Its just a pretend intangible invented commodity
and people gamble on wether its totally invented percieved value will go up or down.
Whilst its not being used as a currency its doing no real work and is no real benefit apart from swirling money around in the global casino.
And using a hell of a lot of kWh to do it .
The science fiction novel you are referring to as fictional already exists, it's called "Idiocracy". And no, it hasn't grown an asset worth billions of dollars. It's al smoke and mirrors. You have an intangible token, backed by no money at all, worth what a group of big speculators say it's worth.
Then, you have a bunch of converts trying to force blockchain into everything, and praising decentralization just for the sake of it.
One wonders whether Russia's proposed clampdown of cryptocurrency may be put on hold. It might prove rather useful if there is an invasion of the Ukraine and Russia gets ejected from SWIFT and The Vlad & Co need to silently shift their ill-gotten gains somewhere more discrete.
Would the US then clampdown on it making cryptocurrency literally wire fraud?
If enough investors pull out, could we have the equivalent of a Bitcoin Bank Run? If you consider Bitcoin a currency, then its value is upheld by trust. No reason why that trust should survive forever, even though it seems like there are lots of fools and their money to keep the thing running for quite a while. If it's an investment (and let's face it, people 'invest' into crypto), the same issues apply.
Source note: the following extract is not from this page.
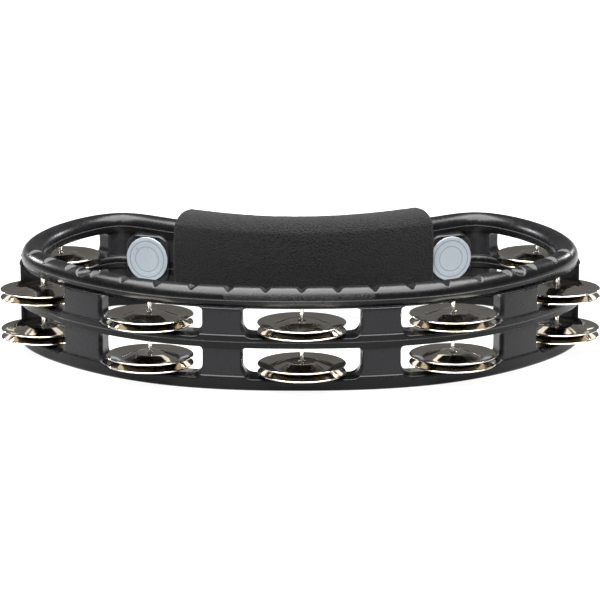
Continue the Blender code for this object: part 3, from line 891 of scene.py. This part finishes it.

As opposed to government-backed currencies (or established companies / commodities), crypto schemes are only backed by private entities without any meaningful history that would foster long-term trustworthiness. And don't tell me that you don't need trust crypto, because crypto ... If people stop accepting your currency, the value goes to zero. The value is tied to others accepting your currency and not tied to a nice picture on a dollar bill or a nice crypto scheme on somebodies computer.
It may take a while, or maybe the crypto schemes will just fade away -- but I predict that a nice cataclysmic run will wipe out most crypto schemes at some point within this generation (or the next). There is, of course, only one way to accelerate the run: talk about it wherever you can. Erosion of trust can be a self-fulfilling prophecy :).
The only problem with that is the exchanges. Every time a remotely large sell-off has started in the past, all the exchanges have historically had "unexpected outages" and "scheduled maintenance", conveniently stopping anyone else selling off their kleptocurrency.
Then Tether warms up the printer and creates several million USDT out of thin air to bump the price back up.
"Then Tether warms up the printer and creates several million USDT out of thin air to bump the price back up."
That only works if people are willing to by those Tether millions. If no one is wanting to buy the crypto, and everyone wants to sell than the value goes to 0... And there is bugger all that the Scammers - Sorry Crypto experts - can do about it except try to drum up some more spin...
It's not just Tether in on the stablecoin fraud. USDC prints have gone parabolic in recent months, but neither they or Tether are audited so no one knows where this money is coming from. The only possible conclusion is that it's all imaginary funny money.
The whole cryptocurrency space is rotten to the core. Scams, rug pulls, market manipulation, wash trading and exchanges that collude and actively conspire against their own customers. On the bright side, there are headwinds looming for crypto. Increasing scrutiny from authorities, rising interest rates and feds turning off the cheap money taps are going to come to bear on the biggest pyramid scheme in history.
I do wish that people would stop using the word "crypto" as shorthand for cryptocurrency.
When I read the headline I thought "Wait a minute, a bank is stopping people encrypting their dealings with the bank?"
It turns out on reading the piece that it was on the dubious practices of the cryptocurrency world and not what I had originally thought.
Now I know that in writing a headline you need to be concise and attention grabbing but I think that this example was downright confusing.
All they do is ban safe abortions. The back streets are going to remain full of people who can "help". (Young) women will die but frankly, they DGAFF.
If people cannot get good advice about crypto-currencies, they will have a go by themselves. They may need to work their way through government firewalls and VPNs but some will. They will be in greater danger of having it stolen. Those who come out the other end, will loose even more faith in their banking system and how it owns their government.